Für alle das Gleiche ist nicht für jeden dasselbe

Diese Beispiele zeigen: Da Politik für alle gemacht werden muss, ist es schwer, punktgenaue Angebote zu entwickeln. Für die Bürger ist das in unserem Land eine große Chance. In Deutschland besteht das sogenannte Subsidiaritätsprinzip. Danach muss der Staat freie Träger fördern. Es besteht also die Möglichkeit, Kindergärten und Schulen in freier Trägerschaft zu gründen.

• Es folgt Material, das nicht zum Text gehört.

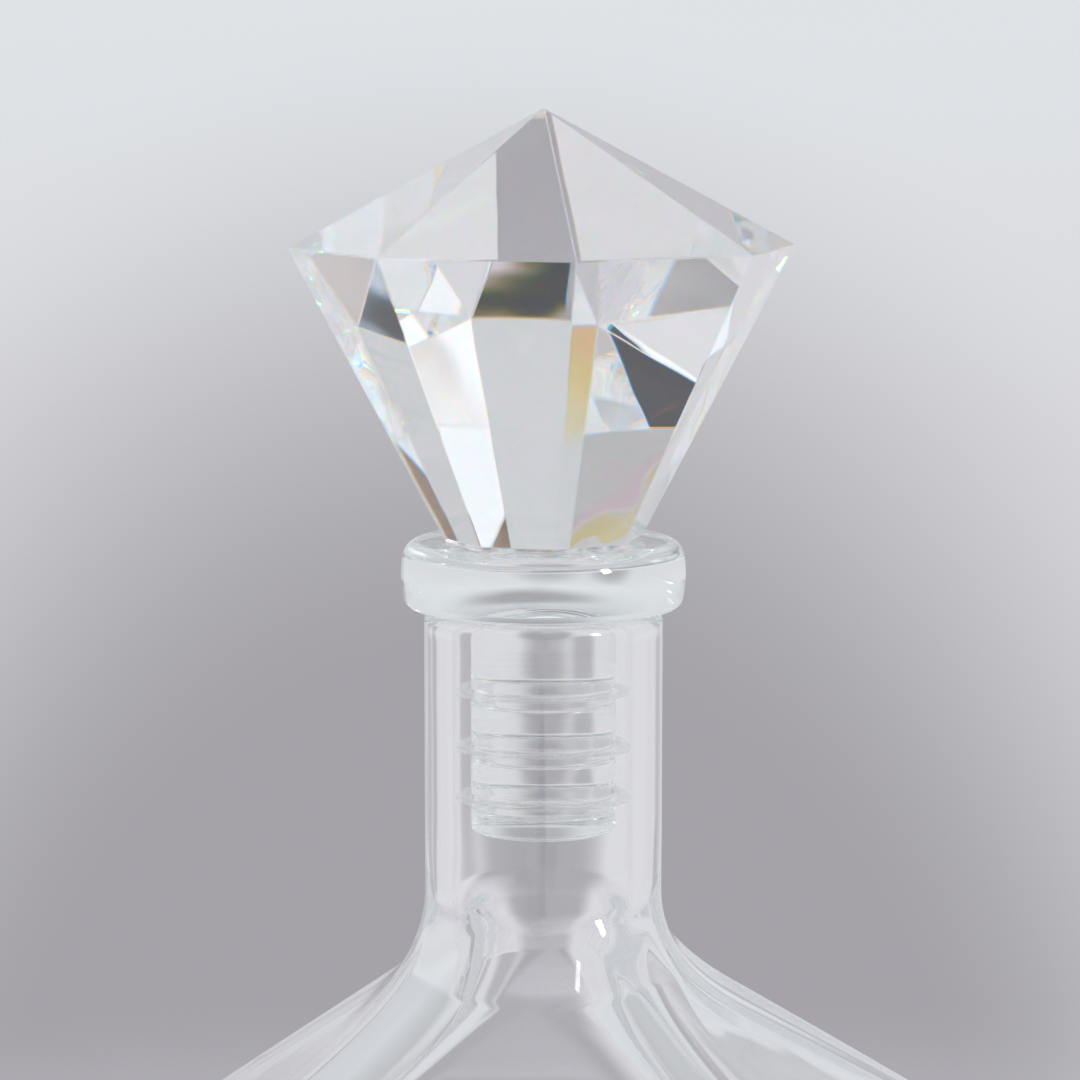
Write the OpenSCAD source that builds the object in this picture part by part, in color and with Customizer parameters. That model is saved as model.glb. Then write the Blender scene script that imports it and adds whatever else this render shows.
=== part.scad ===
/* [Bottle body] */
// Width of the square body across two opposite walls
body_side = 120; // [110:1:140]
// Height of the upright walls, up to the shoulder edge
wall_height = 75; // [60:1:110]
// Slope of each shoulder face below horizontal, in degrees
shoulder_slope = 39.4; // [35:0.2:44]
// Glass thickness in the walls and shoulders
wall = 4; // [3:0.1:5]
// Glass thickness of the floor
floor_thick = 10; // [8:0.5:14]
// Rounding of the upright corners
corner_round = 9; // [7:0.5:12]
// Depth of the shallow hollow under the base
punt_depth = 2; // [1:0.25:3]
// Width of the flat ring that the base stands on
foot_width = 16; // [10:1:22]

/* [Neck] */
// Outside diameter of the neck
neck_d = 30.2; // [29:0.1:32]
// Diameter of the bore
bore_d = 22.9; // [22.4:0.1:23.6]
// Height of the rim above the point where the shoulder faces would meet
neck_rise = 33.8; // [30:0.1:45]
// Radius of the flare that runs from the neck into the shoulder
flare_round = 14; // [10:0.5:16]

/* [Stopper shank] */
// Diameter of the collar at its widest
collar_d = 36; // [34:0.1:40]
// Height of the collar
collar_h = 8.5; // [7:0.1:12]
// Radius of the collar's bulging side, in section
collar_bulge = 14; // [12:0.5:20]
// Rounding of the collar's upper edge
collar_top_round = 2.2; // [1:0.1:2.6]
// Rounding of the collar's lower edge
collar_foot_round = 1.4; // [0.8:0.1:2]
// Diameter of the plug
plug_d = 18.4; // [17.6:0.1:19.2]
// Length of the plug below the collar
plug_h = 28.3; // [27.5:0.1:32]
// Depth of each seal groove
groove_depth = 0.5; // [0.4:0.05:0.6]
// Height of each seal groove
groove_h = 1.7; // [1.5:0.1:2]
// Gap between the collar's underside and the rim
seat_gap = 0.1; // [0.05:0.05:0.2]

/* [Stopper head] */
// Number of facets round the crown
head_sides = 8; // [6:2:12]
// Radius of the head at a girdle corner
head_r = 32; // [28:0.5:34]
// Height of the crown above the girdle
crown_h = 17.2; // [14:0.1:22]
// Height of the pavilion below the girdle
pavilion_h = 36.6; // [30:0.1:42]
// Radius of the cut base at a corner
culet_r = 12.6; // [11:0.1:14]
// Turn of the head about the axis, in degrees
head_turn = 13.2; // [0:0.1:45]
// Thickness of the cured adhesive between head and collar
bond_h = 0.3; // [0.2:0.05:0.5]

/* [Seals] */
// Thickness of each seal's fin
fin_thick = 0.4; // [0.3:0.05:0.6]
// Gap between a fin's edge and the bore
fin_gap = 0.15; // [0.1:0.05:0.3]
// Running gap between a seal and its groove
seal_gap = 0.06; // [0.04:0.01:0.1]

/* [Hidden] */

// Depth of the top of each seal groove below the collar
groove_tops = [10.0, 17.1, 23.6];
// Rounding of the rib edges and of the plug's lower edge
rib_round = 0.4;
plug_foot_round = 0.8;
// Facets of turned pieces
turned_fn = 96;
// Points along one rounded edge of a turned outline
arc_steps = 6;

body_glass = [0.86, 0.90, 0.91, 0.45];
shank_glass = [0.88, 0.91, 0.92, 0.55];
head_crystal = [0.84, 0.87, 0.92, 0.60];
clear_silicone = [0.93, 0.94, 0.94, 0.60];
cured_adhesive = [0.80, 0.82, 0.84, 0.60];

half_side = body_side / 2;
neck_r = neck_d / 2;
bore_r = bore_d / 2;
neck_wall = neck_r - bore_r;
plug_r = plug_d / 2;
collar_r = collar_d / 2;
// Height at which the four shoulder faces would meet
peak_z = wall_height + half_side * tan(shoulder_slope);
// The same for the faces of the hollow inside
inner_peak_z = peak_z - wall / cos(shoulder_slope);
rim_z = peak_z + neck_rise;
collar_z = rim_z + seat_gap;
collar_top_z = collar_z + collar_h;
head_z = collar_top_z + bond_h;

// Points on an arc from angle a0 to a1
function arc(cx, cy, r, a0, a1) =
    [for (i = [0 : arc_steps])
        let (a = a0 + (a1 - a0) * i / arc_steps)
        [cx + r * cos(a), cy + r * sin(a)]];

// Square outline with rounded corners
module rounded_square(half, round) {
    square([2 * half, 2 * (half - round)], center = true);
    square([2 * (half - round), 2 * half], center = true);
    for (x = [-1, 1], y = [-1, 1])
        translate([x * (half - round), y * (half - round)]) circle(round, $fn = turned_fn);
}

// Square block with upright walls under a four-sided pyramid shoulder
module shoulder_block(half, peak, bottom, round) {
    rise = peak - bottom;
    intersection() {
        translate([0, 0, bottom]) linear_extrude(rise) rounded_square(half, round);
        translate([0, 0, bottom]) rotate([0, 0, 45])
            cylinder(h = rise, r1 = rise / tan(shoulder_slope) * sqrt(2), r2 = 0, $fn = 4);
    }
}

// Solid of revolution that fills the corner between a tube of radius r and the shoulder cone
module flare(r, peak, round) {
    corner_z = peak - r * tan(shoulder_slope);
    run = round * tan((90 - shoulder_slope) / 2);
    centre = [r + round, corner_z + run];
    foot = [r + run * cos(shoulder_slope), corner_z - run * sin(shoulder_slope)];
    rotate_extrude($fn = turned_fn)
        difference() {
            polygon([[0, centre.y], centre, foot, [0, foot.y]]);
            translate(centre) circle(round, $fn = turned_fn);
        }
}

module decanter_body() {
    lip = neck_wall / 2;
    neck_foot = peak_z - neck_r * 1.2;
    punt_half = half_side - foot_width;
    punt_r = (punt_half * punt_half + punt_depth * punt_depth) / (2 * punt_depth);
    color(body_glass)
        difference() {
            union() {
                shoulder_block(half_side, peak_z, 0, corner_round);
                flare(neck_r, peak_z, flare_round);
                translate([0, 0, neck_foot])
                    cylinder(h = rim_z - lip - neck_foot, r = neck_r, $fn = turned_fn);
                rotate_extrude($fn = turned_fn)
                    translate([neck_r - lip, rim_z - lip]) circle(lip, $fn = 48);
            }
            shoulder_block(half_side - wall, inner_peak_z, floor_thick, corner_round - wall / 2);
            flare(bore_r, inner_peak_z, flare_round + neck_wall);
            translate([0, 0, neck_foot - wall])
                cylinder(h = rim_z - lip - neck_foot + wall, r = bore_r, $fn = turned_fn);
            translate([0, 0, punt_depth - punt_r])
                sphere(punt_r, $fn = 192);
        }
}

// Outline of the plug's side, from its foot up to the collar
function rib_edges(top) =
    concat(arc(plug_r - rib_round, -top - groove_h - rib_round, rib_round, 0, 90),
           [[plug_r - groove_depth, -top - groove_h], [plug_r - groove_depth, -top]],
           arc(plug_r - rib_round, -top + rib_round, rib_round, -90, 0));

module stopper_shank() {
    side_x = collar_r - collar_bulge;
    foot_a = asin((collar_h / 2 - collar_foot_round) / (collar_bulge - collar_foot_round));
    top_a = asin((collar_h / 2 - collar_top_round) / (collar_bulge - collar_top_round));
    foot_reach = side_x + (collar_bulge - collar_foot_round) * cos(foot_a);
    top_reach = side_x + (collar_bulge - collar_top_round) * cos(top_a);
    outline = concat(
        [[0, -plug_h]],
        arc(plug_r - plug_foot_round, plug_foot_round - plug_h, plug_foot_round, -90, 0),
        [for (i = [len(groove_tops) - 1 : -1 : 0]) each rib_edges(groove_tops[i])],
        [[plug_r, 0]],
        arc(foot_reach, collar_foot_round, collar_foot_round, -90, -foot_a),
        arc(side_x, collar_h / 2, collar_bulge, -foot_a, top_a),
        arc(top_reach, collar_h - collar_top_round, collar_top_round, top_a, 90),
        [[0, collar_h]]);
    color(shank_glass)
        translate([0, 0, collar_z])
            rotate_extrude($fn = turned_fn) polygon(outline);
}

// Ring that sits in a groove, with one thin fin that wipes the bore
module seal(top) {
    root_r = plug_r - groove_depth + seal_gap;
    bead_top = collar_z - top - seal_gap;
    color(clear_silicone)
        rotate_extrude($fn = turned_fn)
            polygon([[root_r, bead_top - groove_h + 2 * seal_gap],
                     [plug_r, bead_top - groove_h + 2 * seal_gap],
                     [plug_r, bead_top - fin_thick],
                     [bore_r - fin_gap, bead_top - fin_thick * 0.8],
                     [bore_r - fin_gap, bead_top - fin_thick * 0.2],
                     [root_r, bead_top]]);
}

module upper_seal() seal(groove_tops[0]);

module middle_seal() seal(groove_tops[1]);

module lower_seal() seal(groove_tops[2]);

module stopper_bond() {
    color(cured_adhesive)
        translate([0, 0, collar_top_z]) rotate([0, 0, head_turn])
            cylinder(h = bond_h, r = culet_r, $fn = head_sides);
}

module stopper_head() {
    color(head_crystal)
        translate([0, 0, head_z]) rotate([0, 0, head_turn]) {
            cylinder(h = pavilion_h, r1 = culet_r, r2 = head_r, $fn = head_sides);
            translate([0, 0, pavilion_h])
                cylinder(h = crown_h, r1 = head_r, r2 = 0, $fn = head_sides);
        }
}

decanter_body();
upper_seal();
middle_seal();
lower_seal();
stopper_shank();
stopper_bond();
stopper_head();
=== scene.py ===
import math

import bmesh
import bpy
import numpy as np
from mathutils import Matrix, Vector


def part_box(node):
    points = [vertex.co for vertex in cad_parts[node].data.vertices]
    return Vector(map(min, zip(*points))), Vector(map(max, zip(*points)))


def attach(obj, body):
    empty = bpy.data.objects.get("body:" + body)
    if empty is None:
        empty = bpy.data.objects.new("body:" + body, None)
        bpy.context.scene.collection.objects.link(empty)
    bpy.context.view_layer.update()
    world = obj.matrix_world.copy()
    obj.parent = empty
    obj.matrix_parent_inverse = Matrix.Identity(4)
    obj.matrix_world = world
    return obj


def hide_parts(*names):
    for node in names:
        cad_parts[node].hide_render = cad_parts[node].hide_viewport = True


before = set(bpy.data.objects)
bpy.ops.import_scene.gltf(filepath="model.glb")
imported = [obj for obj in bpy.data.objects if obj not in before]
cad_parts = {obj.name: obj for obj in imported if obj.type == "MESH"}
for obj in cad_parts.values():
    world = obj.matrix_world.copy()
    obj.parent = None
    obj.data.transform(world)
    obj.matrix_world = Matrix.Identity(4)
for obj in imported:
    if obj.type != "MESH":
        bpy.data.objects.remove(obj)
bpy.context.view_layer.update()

MM = 0.001

# ---------------------------------------------------------------- the design, in millimetres

SHOULDER_SLOPE = math.radians(39.4)
WALL = 4.0
FLOOR_THICK = 10.0
CORNER_ROUND = 9.0
# Rounding of the ridges between the shoulder faces, outside and inside
RIDGE_ROUND = 3.2
INNER_RIDGE_ROUND = 12.0
# Width of the blend from the walls into the shoulder faces
SHOULDER_BLEND = 9.0
FOOT_ROUND = 5.0
INNER_FOOT_ROUND = 9.0
PUNT_DEPTH = 2.0
FOOT_WIDTH = 16.0
NECK_R = 15.1
BORE_R = 11.45
NECK_RISE = 33.8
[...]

Das führt zu einer großen Vielfalt in der Bildungslandschaft und erhöht dadurch die Chancengleichheit deutlich. Für Christen, als Bürger in dieser Demokratie, sind das großartige Möglichkeiten, die auch vielerorts genutzt werden. Christliche Kindergärten entstehen, Bekenntnisschulen werden gegründet. Gerechtigkeit heißt in diesem Fall, dass der Staat Raum anbietet, den die Zivilgesellschaft füllen kann – den sie aber auch füllen muss. Ein Schlussgedanke. Vor vielen Jahren habe ich meinen Zivildienst absolviert. Zu Beginn besuchten wir ein Einführungsseminar. Zwischendrin war Zeit für Fragen. Ein junger Mann hob den Finger: „Warum müssen wir eigentlich 20 Monate Dienst leisten? Die Jungs bei der Bundeswehr kommen deutlich kürzer davon. Das ist doch ungerecht.“ Der Dozent verzog den Mund zu einem süffisanten Lächeln. „Danke für Ihre Frage“, antwortete er, „das gibt mir die Gelegenheit, Ihnen eine Weisheit mitzugeben, von der Sie ihr ganzes Leben lang profitieren werden.“ Er legte eine Kunstpause ein, und sagte dann: „Trennen Sie sich bitte von der Vorstellung, dass das Leben gerecht sei.“ Damals hielt ich das für ziemlich resignativ. Heute, dreißig Jahre später, habe ich einiges über Gerechtigkeit gelernt. Nein, das Leben ist nicht gerecht, wenn es verlangt, dass ein Elefant, ein Vogel, ein Schimpanse, ein Goldfisch, eine Schnecke und ein Seehund auf einen Baum klettern sollen. Für alle das Gleiche ist nicht für jeden dasselbe. Politische Gleichmacherei führt eher zu neuen Ungerechtigkeiten. Aber eine Gerechtigkeit, die Menschen gleichwertig behandelt und ihnen individuelle Chancen ermöglicht, so eine Gerechtigkeit ist ein lohnendes Ziel. Machen wir uns auf den Weg, viele Türen sind offen. Politisch und persönlich.